Türkiye'de binaların yeterli yalıtıma sahip olmaması nedeniyle enerji için yapılan harcamanın önemli kısmı boşa gidiyor.
Yapılarda Enerji Verimliliği Derneği (VERİMDER) İcra Kurulu Başkanı Prof. Dr. Emre Alkin, AA muhabirine yaptığı açıklamada, derneklerinin kuruluş amacının enerji güvenliği ve tasarrufunun sağlanmasına katkıda bulunmak olduğunu söyledi.
Türkiye'de enerjinin yüzde 40'ının binalarda kullanıldığını belirten Alkin, "Antalya gibi kentlere baktığımızda ise iklimi farklı olduğu için soğutma ön planda. Soğutma da tasarruflu bir şekilde yapılmıyor.

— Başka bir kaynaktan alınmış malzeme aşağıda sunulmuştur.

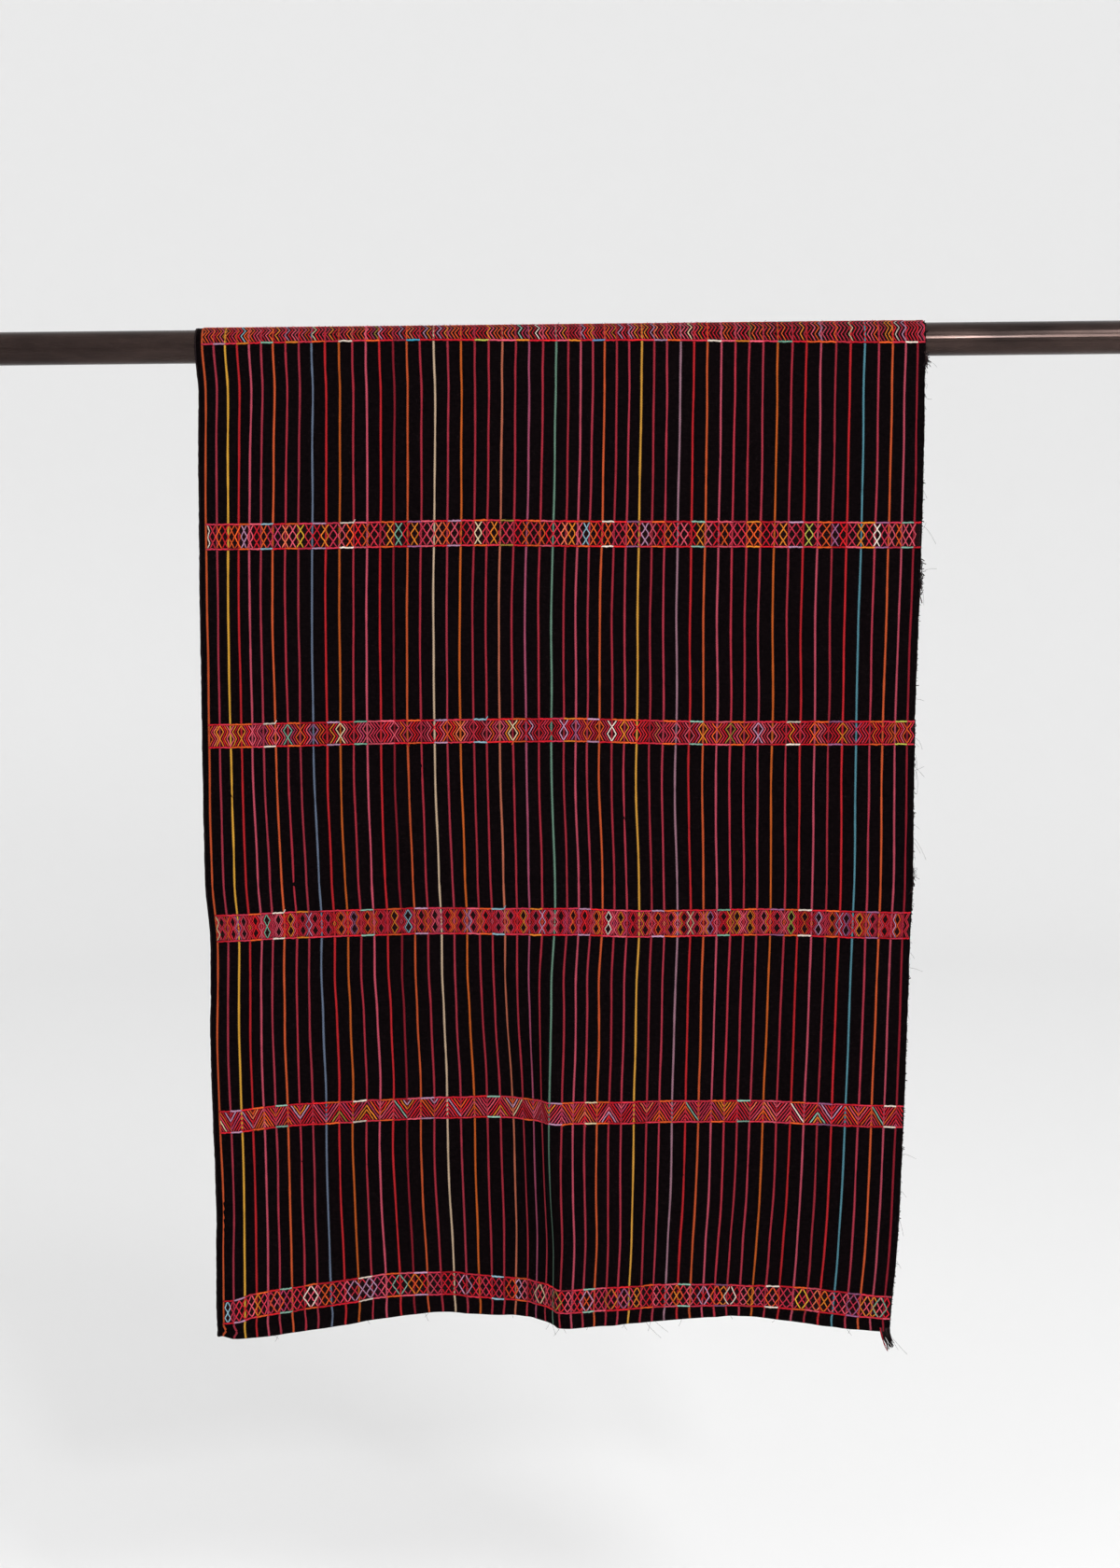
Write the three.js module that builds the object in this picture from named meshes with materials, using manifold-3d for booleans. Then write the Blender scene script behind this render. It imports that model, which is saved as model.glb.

Eğer binalarda enerji tasarrufunu sağlarsak insanların parasının yüzde 40'ı cebinde kalır." dedi.
Türkiye'nin elektrik enerjisi ihtiyacının yüzde 47'sinin doğalgazdan elde edildiğini dile getiren Alkin, doğalgazın büyük bir kısmının İran ve Rusya'dan alındığına dikkati çekti.
"Diplomatik duruşumuz ihtiyaçlarımızla doğru orantılı"
Alkin, "Diplomatik duruşumuz ihtiyaçlarımızla doğru orantılı. Türkiye'yi enerji tasarrufu sayesinde daha az bağımlı hale getirebiliriz. Bunun için enerji tasarrufunda adeta bir milli mücadele başlattık. Böyle zorlu bir coğrafyada enerji bağımlılığıyla yürümek bizi riske sokuyor." değerlendirmesinde bulundu.
Binalarda enerji tasarrufunun yalıtımla sağlanabileceğine işaret eden Alkin, "Vatandaşları bilinçlendirmenin yanında finansman kolaylığı da sağlamak gerekiyor. Eğer bunu başarabilirsek 2030'da Türkiye'yi enerji bağımlısı değil, enerjiye ihtiyacı olan ülke konumuna getirebiliriz." diye konuştu.
Alkin, binalarda yalıtım için ödenen paranın harcama değil, yatırım olarak değerlendirilmesi gerektiğini vurguladı.
"Evi ısıtmadan önce duvarları ısıtıyoruz"
Bu türden yatırımlar için finansman kolaylığı sağlanması gerektiğini yineleyen Alkin, şunları kaydetti:
"Apartmanlarda bunun toplu halde yapılabilmesi için bizim devletle, Bankalar Birliği ve Finansal Kurumlar Birliği ile konuşup çözüm sunmamız gerekiyor. Bu çalışmalara başladık. İnşallah ilerleyen günlerde bunun müjdesini vereceğiz. Hazırlanan raporlara göre binalarda yeterli yalıtım olmaması nedeniyle Türkiye'de 18 milyar dolara kadar uzanan bir israf söz konusu. Evi ısıtmadan önce duvarları ısıtıyoruz, binanın içini soğutmadan evvel camları soğutuyoruz. Doğrudan binanın içini ısıtacak ya da soğutacak sistemi ortaya koymak lazım. Bu, iki yolla yapılabilir. Birincisi binaları sıfırdan yapan müteahhitleri ikna etmek, ikincisi ise bitmiş binalarda finansman kolaylığı sağlamak."